È uscito il 22 ottobre il secondo album de I cani. Quelli che “i pariolini di 18 anni”, che “i nati nell’89”, che “smetterei di pippare se solamente avessi iniziato, sarebbe una bella spesa in meno e davvero un bel gesto”. Ma scordatevi i testi graffianti e il synth totalizzante del primo album. Il secondo, “Glamour”, non è una scarica di frasi pungenti e di elettronica. C’è molto di più. A partire dall’introduzione alla tastiera, più ermetica e meno diretta. Come Vera Nabokov sembra un pezzo scritto da Julian Casablancas, finché l’elettronica non ricompare e siamo davanti ai Cani evoluti.
“Ricordo che mi hai promesso di andare in giro con la pistola per difendermi e di tagliarmi la carne e farmi addormentare come tre o quattro anni fa” è una storia d’amore strana con una donna al fianco di un uomo per proteggerlo, è proprio come la moglie del famoso scrittore che girava davvero con una pistola e guidava la macchina portandolo in giro. Corso Trieste è una storia serale elettronica e metropolitana. Quasi una ninna nanna per bambini adulti. “Padri stanchi tornano a casa dal lavoro in moto. È quasi buio soltanto luci verdi e rosse ed arancioni e gialle. E sotto gli alberi non fanno luce neanche quelle”.

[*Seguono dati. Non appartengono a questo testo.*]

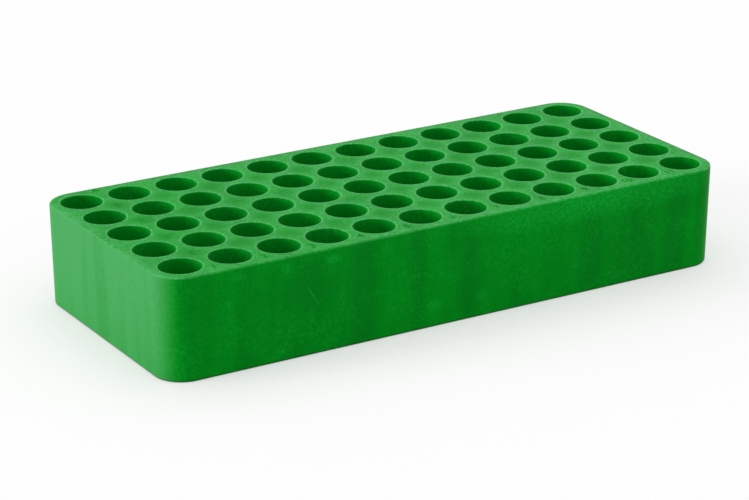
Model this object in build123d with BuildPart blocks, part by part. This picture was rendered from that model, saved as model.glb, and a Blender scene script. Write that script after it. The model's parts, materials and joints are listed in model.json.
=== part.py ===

Il singolo è Non c’è niente di twee (traducibile con sdolcinato), osservazione intimista del mondo in cui attualità e politica non potrebbero essere più lontane. “E quanto disoneste possono essere le parole, per infestare il mondo di sentimenti, per dire il falso, per non dire niente, per non dire quanto disoneste sono le fotografie in cui siamo: bellissimi e perdenti”. Storia di un impiegato, col ritmo più trascinante dell’album, contiene una citazione musicalmente dotta di Gennaio dei Diaframma. Un aggiornamento dell’universo balordo e maledetto di De Andrè: “In corridoio mi blocco un attimo ed ho paura e mi aggrappo al muro e grazie a Dio non mi ha visto nessuno, grazie a Dio non mi ha visto nessuno. Ma in fondo è del tutto normale, dormi poco e mangi male, passerà anche questa”.
Storia di un artista è a metà tra la presa per il culo della voglia di anticonformismo e il ripudio degli schemi mentali preimpostati e descrive il lato artistico o finto tale di questa generazione. Bellissima la più poetica San Lorenzo, contemplazione disincantata dello spazio, nel giorno di San Lorenzo appunto. Interessante la frase “ma per una notte ogni 10 agosto noi lanciamo ogni sorta di richieste a dei meteoriti ignari, escludiamo il cielo concentrandoci sui fatti nostri, invece di pensare a quanto poco siamo rilevanti”, introdotta da una cadenza che ricorda il Battiato di Tutto l’Universo obbedisce all’amore.
Ancora più intimista è FBYC (Sfortuna), testo forse ispirato alla vita di un cantante o personaggio più o meno pubblico, su un pezzo tra il punk e l’elettronico. Lexotan si regge su un attacco di basso per poi movimentarsi sul ritornello: “No, non avrò bisogno delle medicine, degli psicofarmaci, del lexotan, dei rimedi in casa, della valeriana, della psicanalista junghiana”.
Questo album si presenta con uno stile diverso, con ritornelli e costruzione delle tracce più ragionata e meno vomitata sulla cassa. Forse è il tempo della maturità per I cani, un gruppo dalle ottime prospettive che però sa anche restare a osservare. I loro occhi, le loro parole sono i mille pensieri che passano sui social network. Sarcasmo, serietà, leggerezza e profondità, ossimori che si mischiano nelle vite ma soprattutto nella quotidianità. Sanno guardare, capire, raccontare. Una sorta di realismo del nuovo millennio, aderente al reale e critico verso esso.